Tourism maps may even trip up journalists from time to time.

An otherwise excellent High Country News report I read during the trip is entitled “Idaho’s sewer system is the Snake River.”

It cites Ashton as where the Henry’s (or North) Fork joins the South Fork which had run parallel down the Jackson Hole or eastern side of the Tetons.

But Ashton is actually located less than half way down the Henry’s Fork which doesn’t merge with the South Fork until nearly to Rigby, nearly 70 river miles downstream and just north of Idaho Falls.

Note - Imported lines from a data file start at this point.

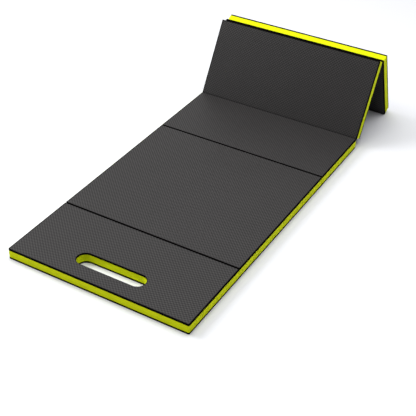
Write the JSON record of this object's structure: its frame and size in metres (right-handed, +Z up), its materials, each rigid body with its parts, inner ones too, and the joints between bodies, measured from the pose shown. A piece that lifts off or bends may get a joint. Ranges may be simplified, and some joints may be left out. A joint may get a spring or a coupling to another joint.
{
  "type": "kneeling pad",
  "caption": "Folding foam kneeling pad: flat rectangular panels with embossed skins, hinged end to end in an accordion fold, with a hand slot through the first panel.",
  "frame": {"origin": "middle of the underside of the box round the pad as it rests, four panels flat on the floor and two standing as a tent", "axes": "+X across the pad, +Y along it from the hand-slot end to the tent end, +Z up"},
  "size_m": [0.54, 1.2214, 0.2392],
  "materials": {
    "core_foam": "matt cut closed-cell foam",
    "skin_foam": "matt foam embossed with a fine diamond grip"
  },
  "bodies": {
    "panel_1": {"panel_1_core": "core_foam", "panel_1_top_skin": "skin_foam", "panel_1_base_skin": "skin_foam", "fold_1_2_strip": "skin_foam"},
    "panel_2": {"panel_2_core": "core_foam", "panel_2_top_skin": "skin_foam", "panel_2_base_skin": "skin_foam"},
    "panel_3": {"panel_3_core": "core_foam", "panel_3_top_skin": "skin_foam", "panel_3_base_skin": "skin_foam", "fold_2_3_strip": "skin_foam"},
    "panel_4": {"panel_4_core": "core_foam", "panel_4_top_skin": "skin_foam", "panel_4_base_skin": "skin_foam", "fold_3_4_strip": "skin_foam"},
    "panel_5": {"panel_5_core": "core_foam", "panel_5_top_skin": "skin_foam", "panel_5_base_skin": "skin_foam", "fold_4_5_strip": "skin_foam"},
    "panel_6": {"panel_6_core": "core_foam", "panel_6_top_skin": "skin_foam", "panel_6_base_skin": "skin_foam", "fold_5_6_strip": "skin_foam"}
  },
  "joints": [
    {"name": "fold_1_2", "type": "hinge", "parent": "panel_2", "child": "panel_1", "pos_m": [0, -0.37166, -0.0005], "axis": [1, 0, 0], "range_deg": [0, 179.9], "deforming": ["fold_1_2_strip"]},
    {"name": "fold_2_3", "type": "hinge", "parent": "panel_2", "child": "panel_3", "pos_m": [0, -0.13166, 0.0325], "axis": [1, 0, 0], "range_deg": [0, 179.9], "deforming": ["fold_2_3_strip"]},
    {"name": "fold_3_4", "type": "hinge", "parent": "panel_3", "child": "panel_4", "pos_m": [0, 0.10834, -0.0005], "axis": [-1, 0, 0], "range_deg": [0, 179.9], "deforming": ["fold_3_4_strip"]},
    {"name": "fold_4_5", "type": "hinge", "parent": "panel_4", "child": "panel_5", "pos_m": [0, 0.34834, 0.0325], "axis": [1, 0, 0], "range_deg": [-60, 119.9], "deforming": ["fold_4_5_strip"]},
    {"name": "fold_5_6", "type": "hinge", "parent": "panel_5", "child": "panel_6", "pos_m": [0, 0.49692, 0.22385], "axis": [-1, 0, 0], "range_deg": [-129.61, 50.29], "deforming": ["fold_5_6_strip"]}
  ]
}
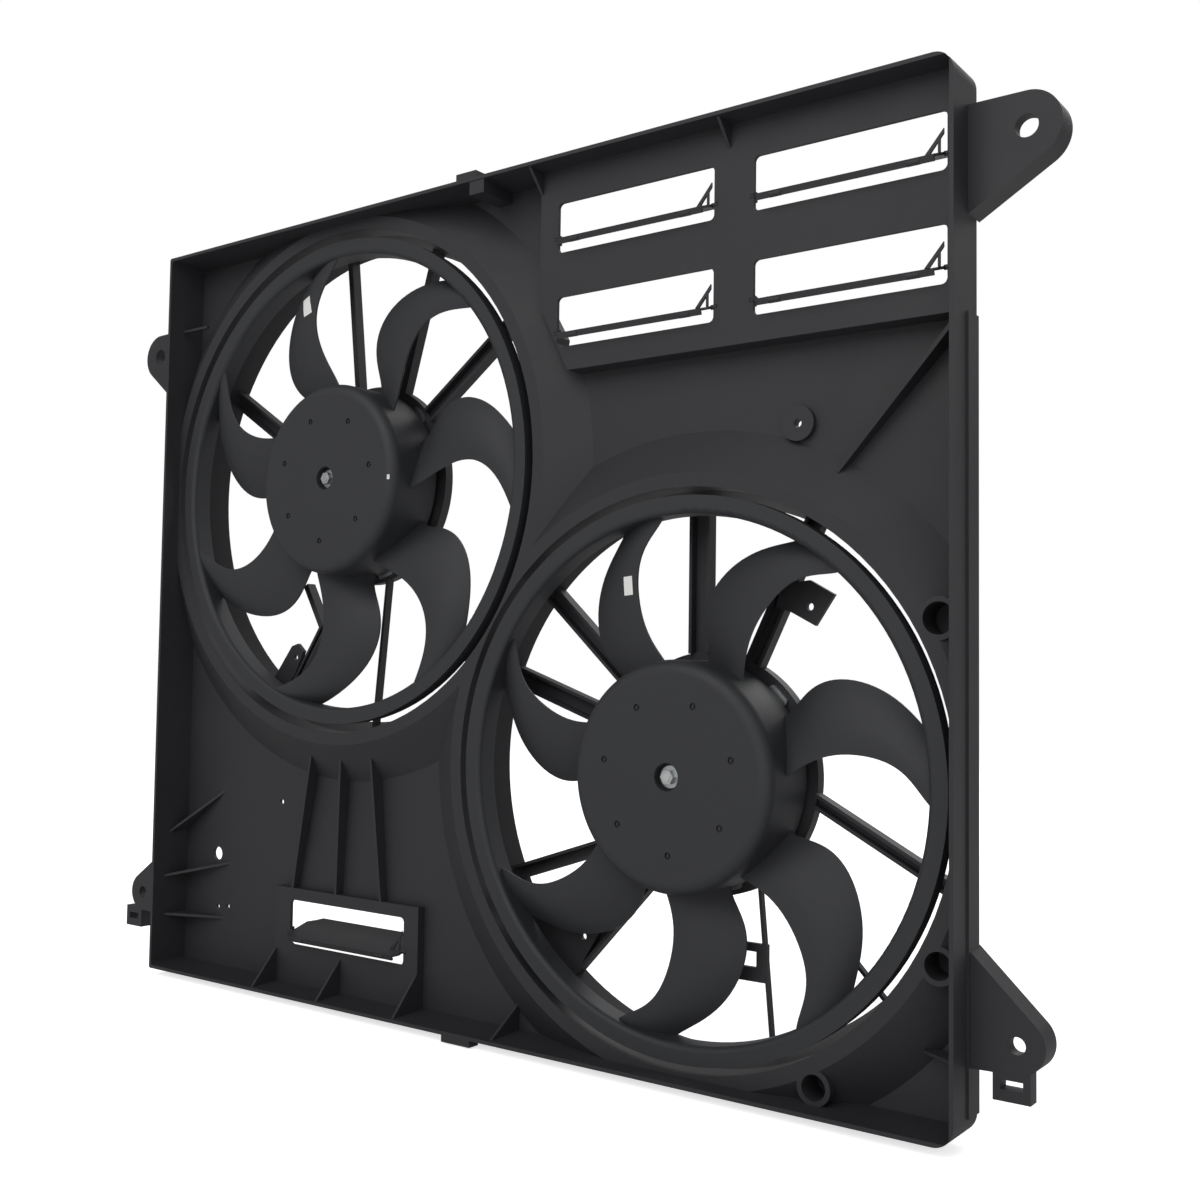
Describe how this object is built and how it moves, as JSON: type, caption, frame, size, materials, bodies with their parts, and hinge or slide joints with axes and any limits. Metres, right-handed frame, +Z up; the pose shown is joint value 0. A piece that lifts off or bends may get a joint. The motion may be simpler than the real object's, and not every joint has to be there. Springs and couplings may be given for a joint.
{
  "type": "radiator cooling fan",
  "caption": "Flat moulded fan shroud for a radiator, with side-by-side ring fans of unequal size on electric motors, ram-air flaps and bolt ears.",
  "frame": {"origin": "centre of the lower left ear's bolt hole, at the ear's front face", "axes": "+X to the right along the shroud as seen from the radiator, +Y back along the fans' axes towards the engine, +Z up"},
  "size_m": [0.7883, 0.0755, 0.589],
  "materials": {
    "shroud_moulding": "fine grained black moulding",
    "fan_moulding": "satin black moulding",
    "flap_moulding": "satin black moulding",
    "motor_steel": "zinc-plated drawn steel",
    "socket_plastic": "satin",
    "sintered_bronze": "matte",
    "ground_steel": "ground",
    "zinc_steel": "zinc-plated",
    "ferrite": "ground ceramic",
    "laminated_steel": "laminations and enamelled wire",
    "copper_bars": "turned",
    "card_phenolic": "matte"
  },
  "bodies": {
    "shroud": {"shroud": "shroud_moulding", "rim": "shroud_moulding", "upper_window_panel": "shroud_moulding", "lower_window_panel": "shroud_moulding", "ear_top_right": "shroud_moulding", "ear_low_right": "shroud_moulding", "ear_top_left": "shroud_moulding", "ear_low_left": "shroud_moulding", "motor_seat_left": "shroud_moulding", "motor_seat_right": "shroud_moulding", "barrel_left": "shroud_moulding", "barrel_right": "shroud_moulding", "spider_left": "shroud_moulding", "spider_right": "shroud_moulding", "motor_can_left": "motor_steel", "motor_cap_left": "motor_steel", "plug_socket_left": "socket_plastic", "front_bearing_left": "sintered_bronze", "rear_bearing_left": "sintered_bronze", "magnet_low_left": "ferrite", "magnet_high_left": "ferrite", "brush_card_left": "card_phenolic", "motor_screw_left_1": "zinc_steel", "motor_screw_left_2": "zinc_steel", "motor_screw_left_3": "zinc_steel", "motor_can_right": "motor_steel", "motor_cap_right": "motor_steel", "plug_socket_right": "socket_plastic", "front_bearing_right": "sintered_bronze", "rear_bearing_right": "sintered_bronze", "magnet_low_right": "ferrite", "magnet_high_right": "ferrite", "brush_card_right": "card_phenolic", "motor_screw_right_1": "zinc_steel", "motor_screw_right_2": "zinc_steel", "motor_screw_right_3": "zinc_steel"},
    "fan_left": {"hub_left": "fan_moulding", "blades_left": "fan_moulding", "ring_left": "fan_moulding", "shaft_left": "ground_steel", "washer_left": "zinc_steel", "shaft_nut_left": "zinc_steel", "armature_left": "laminated_steel", "commutator_left": "copper_bars"},
    "fan_right": {"hub_right": "fan_moulding", "blades_right": "fan_moulding", "ring_right": "fan_moulding", "shaft_right": "ground_steel", "washer_right": "zinc_steel", "shaft_nut_right": "zinc_steel", "armature_right": "laminated_steel", "commutator_right": "copper_bars"},
    "flap_upper_middle": {"flap_upper_middle": "flap_moulding"},
    "flap_lower_middle": {"flap_lower_middle": "flap_moulding"},
    "flap_upper_right": {"flap_upper_right": "flap_moulding"},
    "flap_lower_right": {"flap_lower_right": "flap_moulding"},
    "flap_low_left": {"flap_low_left": "flap_moulding"}
  },
  "joints": [
    {"name": "left_fan_spin", "type": "hinge", "parent": "shroud", "child": "fan_left", "pos_m": [0.2325, -0.0006, 0.32947], "axis": [0, 1, 0], "continuous": true},
    {"name": "right_fan_spin", "type": "hinge", "parent": "shroud", "child": "fan_right", "pos_m": [0.53693, -0.0006, 0.1272], "axis": [0, 1, 0], "continuous": true},
    {"name": "flap_lower_middle_swing", "type": "hinge", "parent": "shroud", "child": "flap_lower_middle", "pos_m": [0.49693, -0.00335, 0.41257], "axis": [1, 0, 0], "range_deg": [0, 72]},
    {"name": "flap_upper_middle_swing", "type": "hinge", "parent": "shroud", "child": "flap_upper_middle", "pos_m": [0.49693, -0.00335, 0.47576], "axis": [1, 0, 0], "range_deg": [0, 72]},
    {"name": "flap_lower_right_swing", "type": "hinge", "parent": "shroud", "child": "flap_lower_right", "pos_m": [0.64573, -0.00335, 0.41257], "axis": [1, 0, 0], "range_deg": [0, 72]},
    {"name": "flap_upper_right_swing", "type": "hinge", "parent": "shroud", "child": "flap_upper_right", "pos_m": [0.64573, -0.00335, 0.47576], "axis": [1, 0, 0], "range_deg": [0, 72]},
    {"name": "flap_low_left_swing", "type": "hinge", "parent": "shroud", "child": "flap_low_left", "pos_m": [0.2398, 0.00515, -0.0112], "axis": [1, 0, 0], "range_deg": [0, 72]}
  ]
}
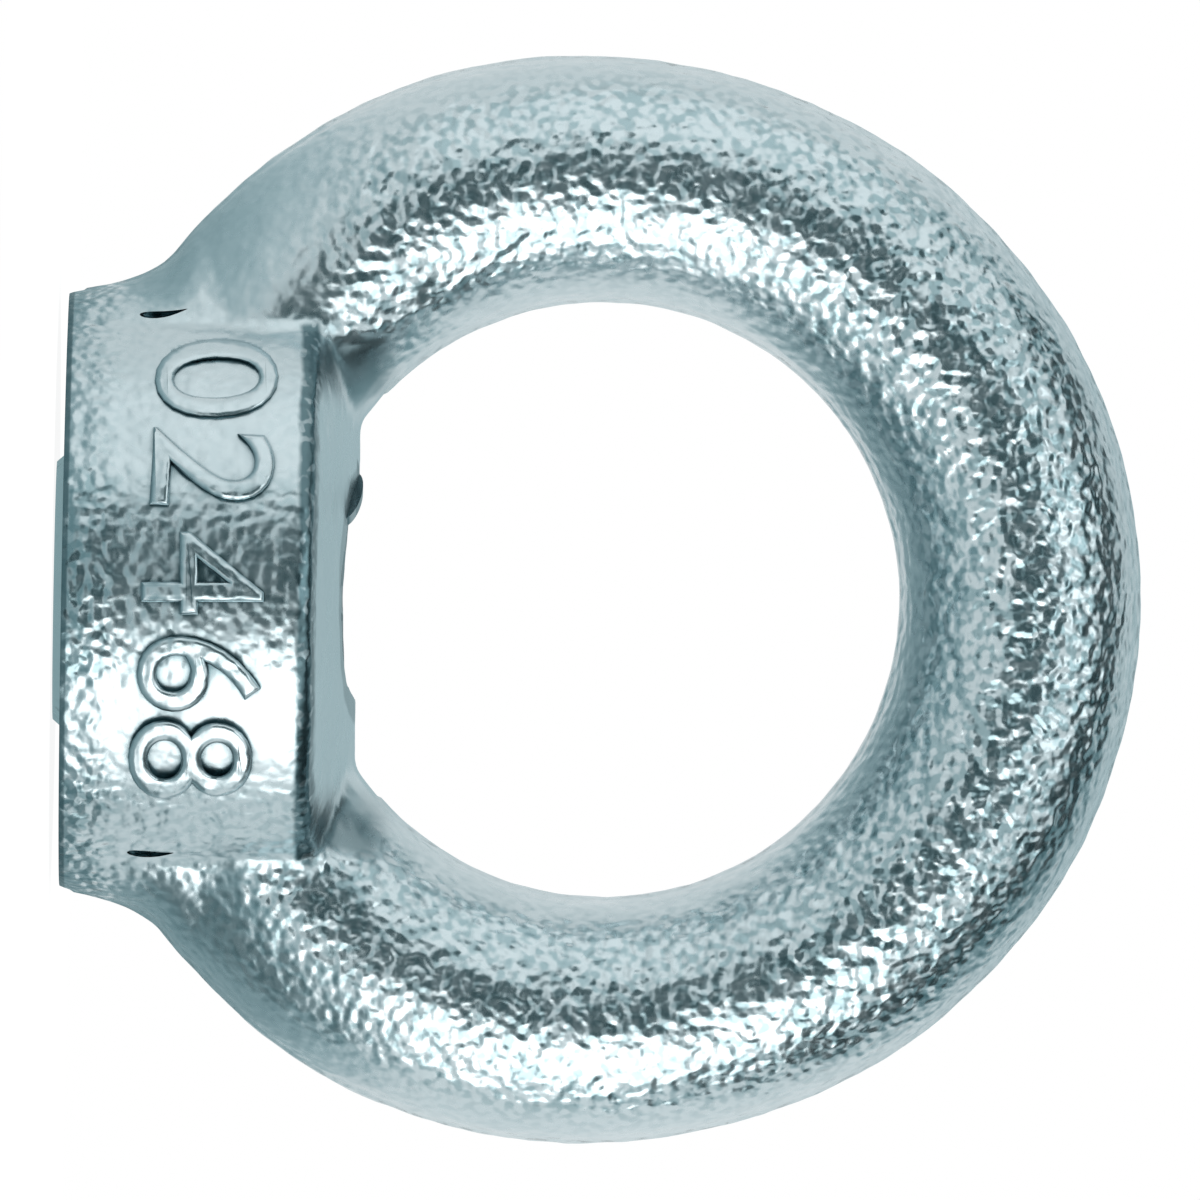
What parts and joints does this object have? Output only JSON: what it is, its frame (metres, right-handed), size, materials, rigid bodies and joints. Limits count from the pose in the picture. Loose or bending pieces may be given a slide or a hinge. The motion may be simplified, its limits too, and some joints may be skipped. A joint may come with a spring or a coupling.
{
  "type": "lifting eye nut",
  "caption": "Forged lifting eye nut: a thick round ring on a short collar with a through thread.",
  "frame": {"origin": "on the thread's axis, level with the lowest point of the raised thread mouth", "axes": "+Z along the thread's axis, up into the ring; the ring lies in the XZ plane"},
  "size_m": [0.045, 0.0244, 0.045],
  "materials": {
    "zinc_plated_steel": "bright zinc plating over a grained forging"
  },
  "bodies": {
    "root": {"eye_nut": "zinc_plated_steel"}
  },
  "joints": []
}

Minor distinction, I suppose, for anyone unfamiliar with the area and related only tangentially to a story set more than two hundred miles south and west in Magic Valley where apparently a shift from potatoes to dairy herds is creating problems downstream.

Maybe having spent the final two decades of a career in community marketing helping people grasp that Durham and Raleigh are distinct cities and that the two metro areas that just happen to co-own an airport, I may be sensitive to locations and geography.

If anything though, one would think the report would have pointed out that stakeholders along the Henry’s Fork have shaped a “best practice” plan for its management.

The report was written out of Montana and another condition worth exploring is why, and how so many towns there and in northwestern Wyoming seemed to have caught on to sense of place and the importance and value of being congruous.

While those on the Idaho side seem anything but, seemingly poster children for a statement by sense of place and land use expert, Edward T. McMahon:

“We sometimes forget that every building has a site, every site has a neighborhood, and every neighborhood is part of a community.” (And I would add, every community is part of a setting or landscape).

It is as if, to paraphrase Seth Godwin, that these property owners want to spite the spectacular mountains at their backdrop or they conceive a world where there is only two kinds of stuff, theirs and not-theirs.

More on this later, but this may be at the root of all litter.